Excellent guys, thanks for the replies. The seals are likely going to be of the EPDM material. I've been schooled
wink.gif


I'm off to see if I can find some Krytox and get rid of the lithium grease.

- Joe
 
My Cobalt's owner's manual recommends dielectric grease for weatherstripping. I applied some 2 years ago and it's still there. Seems to be doing a good job.
 
Went to a couple of stores and was unable to find Krytox. Bought a can of CRC silicone only to discover the nozzle was broken off. Took that as a sign not to use it. Got the silicone refunded and simply applied some 303 Aerospace to the seals after thoroughly degreasing them which is probably what I should've done all along, lol.
 
to OP:

you should be able to find Sylglide in NAPA stores.

Shen-Etsu is great but difficult to come by.
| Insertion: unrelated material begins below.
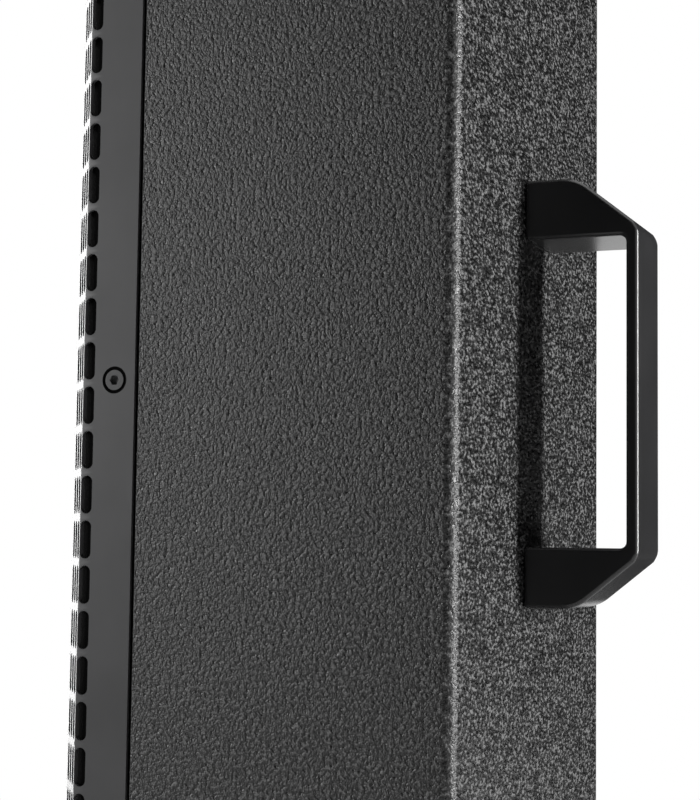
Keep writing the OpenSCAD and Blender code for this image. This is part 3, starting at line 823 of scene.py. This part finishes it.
connector = {
    "corner": 5 * mm,
    "edge": 0.4 * mm,
    "bore": 12.3 * mm,
    "boltHole": 2.1 * mm,
    "boltX": 49 * mm,
    "boltZ": 36 * mm,
    "pitch": 44 * mm,          # between the two sockets
}


def makeConnectorPlate():
    c = connector
    low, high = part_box("connector_plate")
    plate = boxPiece("plate", low, high, rounded=c["corner"])
    middle = (low.z + high.z) / 2
    front, back = low.y - past, high.y + past
    for side in (-1, 1):
        x = side * c["pitch"] / 2
        cutAway(plate, rod(c["bore"], (x, front, middle), (x, back, middle), "Y", sides=64))
        for rise in (-c["boltZ"], c["boltZ"]):
            x, z = side * c["boltX"], middle + rise
            cutAway(plate, rod(c["boltHole"], (x, front, z), (x, back, z), "Y", sides=24))
    bevelEdges(plate, c["edge"])
    finishPiece(plate, "connectorPlate", powderMaterial, "black_steel", "connector_plate",
                smooth=35, flat=True)


makeConnectorPlate()
print("connector plate made")


socket = {
    "flange": (28 * mm, 32 * mm, 2.5 * mm),
    "corner": 3 * mm,
    "barrel": 12 * mm,         # radii of barrel and bore
    "bore": 10 * mm,
    "back": 24 * mm,           # length behind the flange
    "boreDepth": 18 * mm,
    "keyway": (3 * mm, 0.9 * mm),
    "keywayDepth": 8 * mm,     # behind the flange
    "keywayOut": 0.1 * mm,     # its middle lies this far outside the bore
    "contact": (3 * mm, 1.2 * mm),
    "contactOut": 6 * mm,      # from the middle of the bore
    "contactDepth": 3 * mm,
    "edge": 0.45 * mm,
}


def makeSocket(name, node):  # flange and barrel, a bore with two keyways, four contact slots in its floor
    s = socket
    low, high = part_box(node)
    x, z = (low.x + high.x) / 2, (low.z + high.z) / 2
    face = high.y
    base = face - s["flange"][2]
    flange = boxPiece("flange", (x - s["flange"][0] / 2, base, z - s["flange"][1] / 2),
                      (x + s["flange"][0] / 2, face, z + s["flange"][1] / 2), rounded=s["corner"])
    addOn(flange, rod(s["barrel"], (x, base - s["back"], z), (x, base + past, z), "Y", sides=64))
    floor = base - s["boreDepth"]
    cutAway(flange, rod(s["bore"], (x, floor, z), (x, face + past, z), "Y", sides=64))
    keyway = (s["bore"] + s["keywayOut"], s["keyway"], (base - s["keywayDepth"], face + past))
    contact = (s["contactOut"], s["contact"], (floor - s["contactDepth"], floor + past))
    for turn in (0, 90, 180, 270):
        angle = math.radians(turn + 45)
        for reach, size, depth in (keyway, contact) if turn in (0, 180) else (contact,):
            cutter = boxPiece("cutter", (reach - size[0] / 2, depth[0], -size[1] / 2),
                              (reach + size[0] / 2, depth[1], size[1] / 2))
            cutter.data.transform(Matrix.Rotation(angle, 4, "Y"))
            cutter.data.transform(Matrix.Translation((x, 0, z)))
            cutAway(flange, cutter)
    bevelEdges(flange, s["edge"], angle=60)
    finishPiece(flange, name, socketMaterial, "black_plastic", node, smooth=35, flat=True)


makeSocket("socketIn", "socket_in")
makeSocket("socketOut", "socket_out")
print("sockets made")


polePart = {
    "flange": 38 * mm,
    "flangeThick": 3 * mm,
    "tube": 21 * mm,
    "bore": 17.8 * mm,
    "closed": 3 * mm,          # thickness of the closed end
    "lead": 1.2 * mm,          # chamfer at the mouth
    "boltHole": 2.1 * mm,
    "boltDepth": 5 * mm,
    "edge": 0.5 * mm,
}


def makePoleSocket():
    p = polePart
    low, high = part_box("pole_socket")
    y = pole["y"]
    piece = upright(p["flange"], 0, y, low.z, low.z + p["flangeThick"], sides=96)
    addOn(piece, upright(p["tube"], 0, y, low.z + past, high.z, sides=64))
    cutAway(piece, upright(p["bore"], 0, y, low.z - past, high.z - p["closed"], sides=64))
    cutAway(piece, upright(p["bore"] + 2 * p["lead"], 0, y, low.z - p["lead"], low.z + p["lead"], sides=64,
                           radius2=p["bore"]))
    for x, y in boltPlaces():
        cutAway(piece, upright(p["boltHole"], x, y, low.z - past, low.z + p["boltDepth"], sides=24))
    bevelEdges(piece, p["edge"])
    finishPiece(piece, "poleSocket", blackSteelMaterial, "black_steel", "pole_socket", smooth=35, flat=True)


makePoleSocket()
print("pole socket made")


camera = {
    "place": (0.6916, 0.26445, 0.3041),
    "turn": 90 + 22.47,      # degrees about Z, from looking along +Y
    "pitch": 4.66,
    "roll": 0.72,
    "focus": 1774.7,         # focal length in pixels, on a picture 800 pixels high
    "pictureHeight": 800,
    "sensor": 36,
}


def makeCamera():
    c = camera
    data = bpy.data.cameras.new("camera")
    data.sensor_width = c["sensor"]
    data.lens = c["sensor"] * c["focus"] / c["pictureHeight"]
    data.clip_start = 0.01
    made = bpy.data.objects.new("camera", data)
    scene.collection.objects.link(made)
    aim = Euler((math.radians(90 + c["pitch"]), 0, math.radians(c["turn"]))).to_matrix()
    aim @= Matrix.Rotation(math.radians(c["roll"]), 3, "Z")
    made.matrix_world = Matrix.Translation(c["place"]) @ aim.to_4x4()
    scene.camera = made


lamps = {   # direction about Z and distance, height, size across and up, power
    "rearStrip": (101, 1.8, 0.42, (0.24, 1.2), 68),
    "sideBox": (-50, 1.6, 0.65, (0.4, 0.6), 12),
    "frontKick": (227, 1.7, 0.55, (0.7, 1.3), 20),
    "frontBox": (262, 1.9, 0.9, (1.0, 1.1), 12),
    "topBox": (60, 0.3, 2.1, (1.2, 1.2), 6),
}

darkCards = {   # seen only in reflections: direction about Z, distance, width, height
    "cardBehindHandle": (150, 1.5, 2.0, 2.4),
    "cardBehindCamera": (4, 1.5, 2.3, 2.4),
    "cardLow": (165, 0.62, 0.33, 1.0),
}
cardBottom = -0.1

studio = {
    "softLight": 0.08,         # strength of the world for all but direct views and reflections
    "floorRadius": 1.3,
    "floorFade": (0.35, 1.15),  # the floor turns into the white background between these distances
}


def aroundPlace(turn, distance, height):
    angle = math.radians(turn)
    return Vector((distance * math.cos(angle), distance * math.sin(angle), height))


def makeLamps():
    for name, (turn, distance, height, size, power) in lamps.items():
        data = bpy.data.lights.new(name, "AREA")
        data.shape = "RECTANGLE"
        data.size, data.size_y = size
        data.energy = power
        lamp = bpy.data.objects.new(name, data)
        scene.collection.objects.link(lamp)
        lamp.location = aroundPlace(turn, distance, height)
        aim = Vector((0, 0, midHeight)) - lamp.location
        lamp.rotation_euler = aim.to_track_quat("-Z", "Y").to_euler()


def anyOf(material, path, *names):  # 1 where one of the named kinds of ray looks
    seen = path.outputs[names[0]]
    for name in names[1:]:
        larger = addNode(material, "ShaderNodeMath", {0: seen, 1: path.outputs[name]}, operation="MAXIMUM")
        seen = larger.outputs[0]
    return seen


def makeDarkCards():
    material, shader = newMaterial("blackCard", (0.004, 0.004, 0.004), 1.0, specular=0.0)
    path = addNode(material, "ShaderNodeLightPath")
    clear = addNode(material, "ShaderNodeBsdfTransparent")
    mix = addNode(material, "ShaderNodeMixShader", {
        0: anyOf(material, path, "Is Camera Ray", "Is Shadow Ray"),
        1: shader.outputs[0], 2: clear.outputs[0]})
    output = material.node_tree.nodes["Material Output"]
    material.node_tree.links.new(mix.outputs[0], output.inputs["Surface"])
    for name, (turn, distance, width, height) in darkCards.items():
        deselectAll()
        bpy.ops.mesh.primitive_plane_add(
            size=1, location=aroundPlace(turn, distance, height / 2 + cardBottom),
            rotation=(math.pi / 2, 0, math.radians(turn - 90)))
        card = startPiece(name)
        card.scale = (width, height, 1)
        applyPlace(card)
        card.data.materials.append(material)


def makeWorld():
    world = bpy.data.worlds.new("studio")
    scene.world = world
    world.use_nodes = True
    tree = world.node_tree
    soft = tree.nodes["Background"]
    soft.inputs["Color"].default_value = (1, 1, 1, 1)
    soft.inputs["Strength"].default_value = studio["softLight"]
    white = addNode(world, "ShaderNodeBackground", Color=(1, 1, 1, 1), Strength=1)
    path = addNode(world, "ShaderNodeLightPath")
    mix = addNode(world, "ShaderNodeMixShader", {
        0: anyOf(world, path, "Is Camera Ray", "Is Glossy Ray", "Is Transmission Ray"),
        1: soft.outputs[0], 2: white.outputs[0]})
    tree.links.new(mix.outputs[0], tree.nodes["World Output"].inputs["Surface"])


def makeFloor():  # keeps the object's shadow and fades into the white round it
    deselectAll()
    bpy.ops.mesh.primitive_circle_add(
        vertices=96, radius=studio["floorRadius"], fill_type="NGON", location=(0, 0, 0))
    floor = startPiece("floor")
    material, shader = newMaterial("floorPaper", (0.86, 0.86, 0.86), 0.8, specular=0.1)
    tree = material.node_tree
    glow = addNode(material, "ShaderNodeEmission")
    place = addNode(material, "ShaderNodeTexCoord")
    length = addNode(material, "ShaderNodeVectorMath", {0: place.outputs["Object"]}, operation="LENGTH")
    fade = addNode(material, "ShaderNodeMapRange", {"Value": length.outputs["Value"]})
    fade.inputs["From Min"].default_value, fade.inputs["From Max"].default_value = studio["floorFade"]
    mix = addNode(material, "ShaderNodeMixShader", {
        0: fade.outputs["Result"], 1: shader.outputs[0], 2: glow.outputs[0]})
    tree.links.new(mix.outputs[0], tree.nodes["Material Output"].inputs["Surface"])
    floor.data.materials.append(material)


makeCamera()
makeLamps()
makeDarkCards()
makeWorld()
makeFloor()
scene.view_settings.view_transform = "Standard"
print("studio made")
Also very expensive from dealerships.

Krytox is also good but difficult to come by also.

I use sylgilde for all rubber components: from EPDM based weatherstripping (to keep it from binding due to winter freezing in sub-zero weather) to brake caliper sliding pin and boot lubrication.

Q.
 
A totally obscure recommendation from someone who doesn't know much but agrees with silicon grease on rubber...
For my old Passat, I actually bought a tube of their thick silicon grease for the sunroof track service. The (very senior) parts manager had never seen it before. I'm guessing it might be similar to the Shin Itsu grease mentioned above. Doing the sunroof tracks used about the volume of a dime and I had to wipe some off. It's amazing stuff.

Also, a gearhead friend swears by WD40 for the weather seals -- buys it by the gallon. Is he nuts or might he be onto something?
 
I always used silicone grease around rubber to be safe, all the brake companies sell it for slides so it won't hurt the rubber boots on the pins. any parts store sells it through a brake companies lines so it's easy to find.
 
I used to be a silicone spray person (using one without a harsh solvent), but after I tried Krytox I won't use anything else.
What seems to make it so much better is the way it allows parts to slide when they move.

Silicone pops and grabs, giving a lot of noise that's similar in sound to wet sneakers on a shiny floor. Krytox seems to allow a very gradual slide. My '92 Acura Vigor is so much more silent. I put it onto the weather seals of my wife's '03 TL-S, which I didn't think was noisy to begin with, and it became very silent too. Gave some to my dad to try on his Buick, but he doesn't hear so well to begin with.

Just use a very small amount. I used a flannel cloth to rub it into the rubber. Also, almost no known solvent removes it so don't put it onto a window channel that will contact glass.

Wait long enough and you can find the GPL-203 on EBay for a reasonable price.